Six years ago he was rewarded with the tennis job at Tunica National, joining Keith Evans, a former touring pro who has since moved on. Flowers and his doubles partner Marty Pearson are ranked second in the South in the over-45 age group.

Tunica is a funny place. Thanks to gambling taxes, the county has more money than it knows what to do with. There are four indoor rubico courts but no outdoor courts. The county owns the center and the golf course, so dues are about $70 a month and court time is free. The local base is loyal but small, so Flowers "recruits" from DeSoto County, Memphis, and Helena, Arkansas. He thinks lessons should be fun. He'll string a helium balloon to the net to emphasize the low-to-high swing and give a prize to the first student who hits it. On New Years Eve, he stayed overnight and held a lock-in tennis party for kids.

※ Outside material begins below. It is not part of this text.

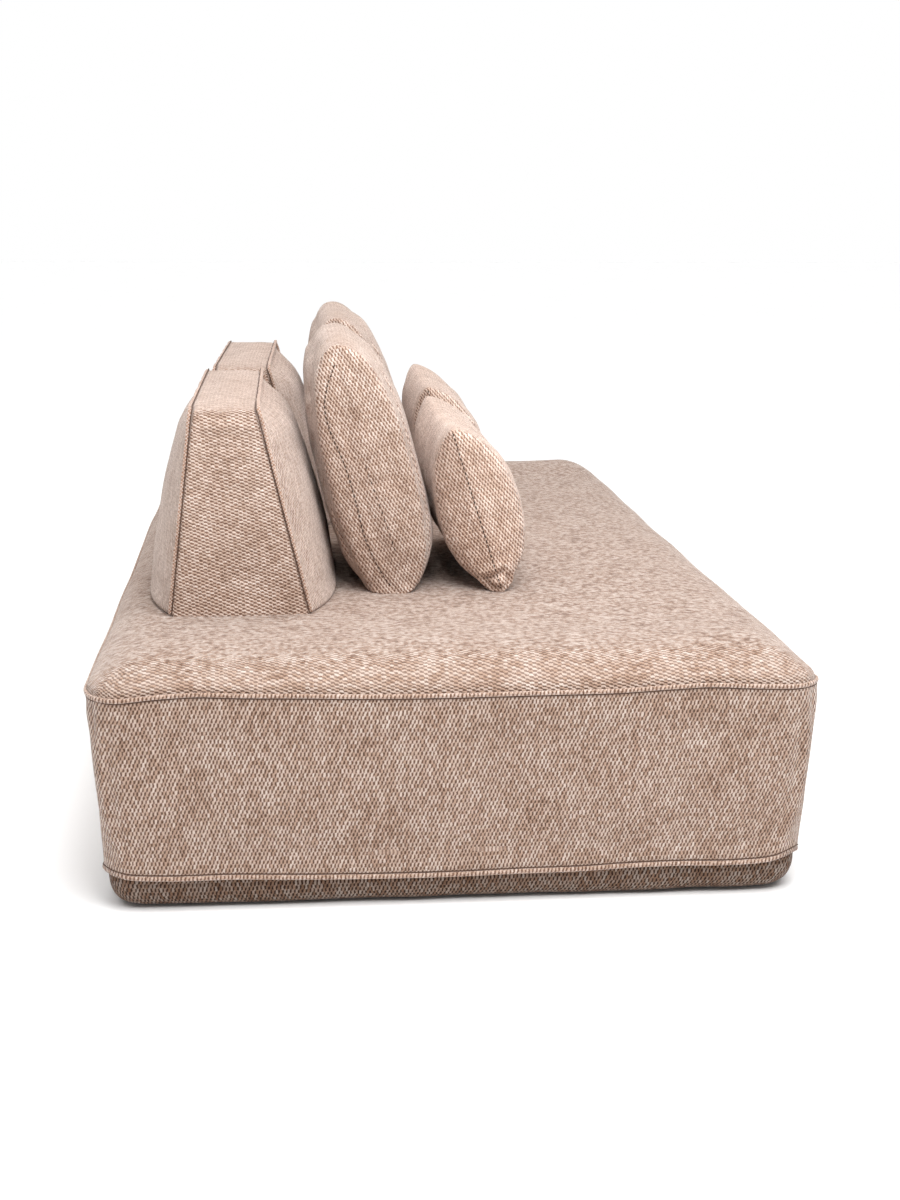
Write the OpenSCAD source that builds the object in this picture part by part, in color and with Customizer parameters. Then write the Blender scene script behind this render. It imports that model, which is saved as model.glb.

What's really fun though is watching a little bandy-legged guy with a pleasant smile and unconventional strokes — he often hits with both hands for the hell of it — dissect some other teaching pro or college player with all the physical gifts, classic strokes, attitude, and a 130-mile-an-hour serve. He's the classic guy that you think you can beat but you can't.

When I mentioned that I play squash now, Flowers' eyes lit up, and he asked if I would teach him the game. Damn right I would. First chance I get, I'm going to beat the little shit without losing a single point. Because I know from experience that if he gets hooked, that's what he'll be doing to me in about two years.